We are driving back from the Bonne Terre maximum security prison outside St Louis listening to Charlie Feathers: not the Maestro and me – he’s gone on to Madison – but my host Professor D.J. and me. That’s Charlie Feathers, the Memphis musician. Sam Phillips at Sun Studio never knew quite what to do with Charlie; tried to steer him to the country end of things when he was more truly a rockabilly. Too bad for Charlie. Made for a difficult life, or more difficult than it should have been. He’s a better listen than Elvis or Johnny Cash or the rest of the white boys that came out of Sun.

I was reading my poetry to the convicts at Bonne Terre. I’d say it was the most enjoyable reading I have ever given, even better than the one at the Harold Park in Sydney, a pub attached to a harness racing track, 23 years ago, but everyone in the audience was drunk at that one. The prisoners seemed to like me just fine; not so much one of the social workers in attendance, who stood up at question time and said: ‘You know what I think, having listened very carefully to your reading? I think you have a lot of anger.’ I told her there was plenty to be angry about. The killers really got a kick out of that one. At one point, in answer to a question – one of those questions you always get about how you go about writing – I said that there were a lot of fragments of uncompleted poems orbiting around in my head at any given time, like space-garbage around the earth. When Professor D.J. introduced me he told the audience that I often ‘struck a sardonic tone’ in my poetry.
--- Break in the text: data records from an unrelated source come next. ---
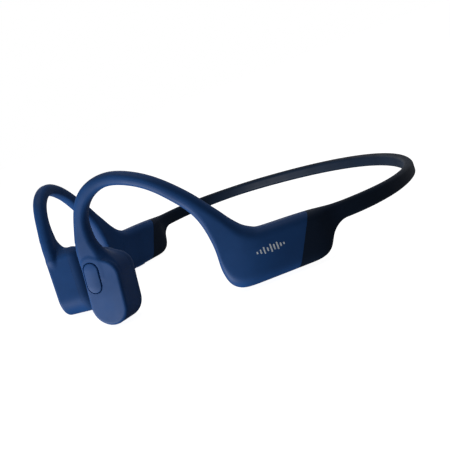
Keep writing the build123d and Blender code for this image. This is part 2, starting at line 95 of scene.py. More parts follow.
# The arm from outside, unrolled: u runs forwards along the plan and z is over the band plane.
# Each station is (top u, top z, bottom u, bottom z, thickness, corner radius). The first four columns
# began as the photo's outline seen through the fitted camera, then were rounded and changed.
STATIONS = [
    (BAND_END - 2.4, 2.38, BAND_END - 2.4, -2.52, 3.0, 1.2),
    (BAND_END, 2.42, BAND_END, -2.62, 3.0, 1.2),
    (98.4, 2.5, 98.5, -3.5, 3.2, 1.4),
    (100.4, 2.65, 100.7, -5.5, 4.0, 1.7),
    (101.9, 2.8, 102.1, -8.0, 5.1, 2.1),
    (103.0, 2.9, 103.8, -10.0, 6.4, 2.6),
    (104.1, 3.0, 106.6, -10.95, 7.4, 2.8),
    (105.2, 3.1, 110.0, -11.1, 7.9, 3.0),
    (106.3, 3.2, 113.65, -11.1, 8.2, 3.2),
    (109.3, 3.4, 116.4, -11.1, 8.3, 3.2),
    (113.6, 3.63, 119.4, -11.1, 8.3, 3.2),
    (119.6, 3.95, 123.0, -11.15, 8.2, 3.3),
    (121.8, 4.5, 127.4, -11.2, 8.0, 3.5),
    (123.4, 5.4, 130.6, -10.7, 7.6, 3.55),
    (124.8, 6.5, 132.8, -9.0, 7.0, 3.4),
    (126.0, 7.8, 133.8, -6.4, 6.4, 3.1),
    (127.2, 9.3, 134.1, -3.2, 5.9, 2.87),
    (128.4, 11.0, 133.9, 1.2, 5.5, 2.67),
    (129.8, 12.9, 134.2, 5.8, 5.2, 2.52),
    (131.6, 15.2, 135.3, 10.7, 4.9, 2.37),
    (134.0, 18.3, 137.4, 15.0, 4.7, 2.25),
    (137.2, 21.7, 140.3, 18.5, 4.5, 2.1),
    (141.5, 25.5, 144.3, 22.5, 4.4, 2.0),
    (147.2, 29.2, 149.3, 25.9, 4.4, 2.0),
    (153.6, 31.8, 154.7, 28.0, 4.3, 1.9),
    (159.3, 32.5, 159.0, 28.5, 4.3, 1.9),
    (164.5, 31.4, 162.9, 27.5, 4.3, 1.9),
    (168.6, 28.9, 165.9, 25.5, 4.3, 1.9),
    (171.2, 25.6, 167.9, 22.9, 4.3, 1.9),
    (172.9, 22.2, 168.9, 20.3, 4.3, 1.9),
    (174.3, 18.8, 169.1, 17.9, 4.3, 2.0),
    (175.4, 15.7, 169.0, 15.4, 4.4, 2.0),
    (176.2, 12.6, 168.4, 12.8, 4.4, 2.0),
]
BOOT_ROW, COLOUR_ROW, LID_ROW, HOOK_ROW, NECK_ROW = 1, 8, 13, 16, 31
LID_TOP, LID_BOTTOM = 3.41, 5.59  # ring places where the inner cover meets the case

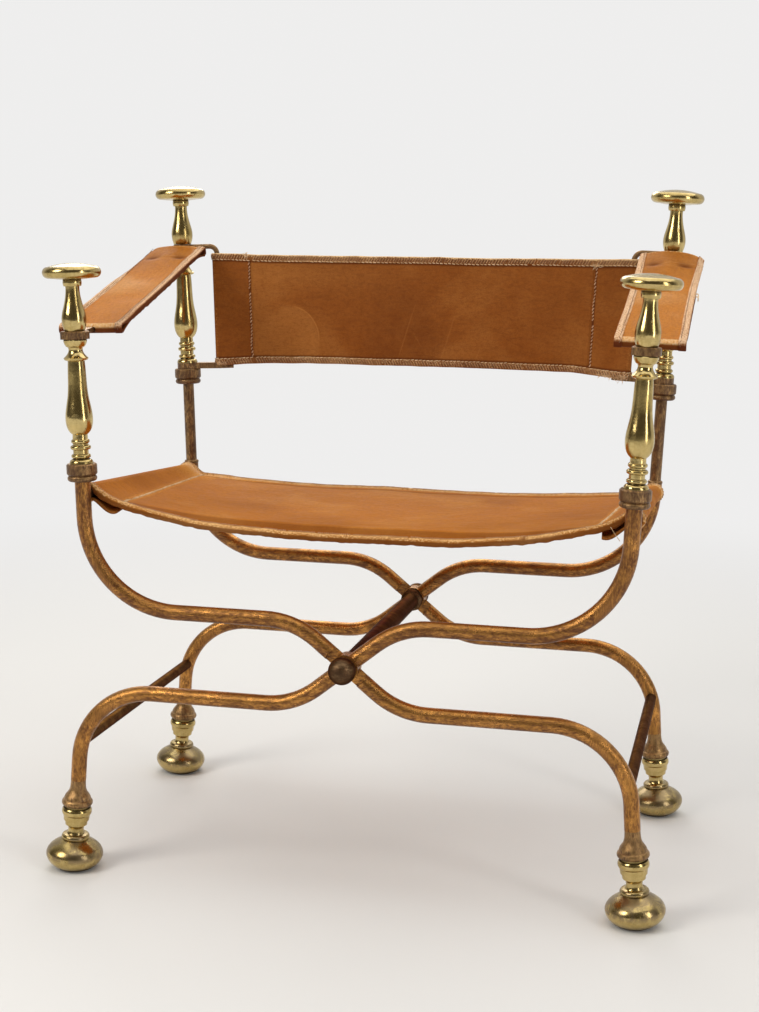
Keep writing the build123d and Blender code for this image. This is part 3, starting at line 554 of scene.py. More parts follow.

I would not gainsay the professor. At the end of the reading some of the killers approached me, each more timidly than the one before, to shake my hand and to thank me for the reading. I was very touched; to be honest, as touched as I have ever been by an audience after a reading. One particularly large con, older than the others and more than a bit reticent, came up to me and leaned over: ‘You know what?’

‘What’s that?’ I asked.

‘I got a lot of that sardonic space garbage orbiting around in my head, too.’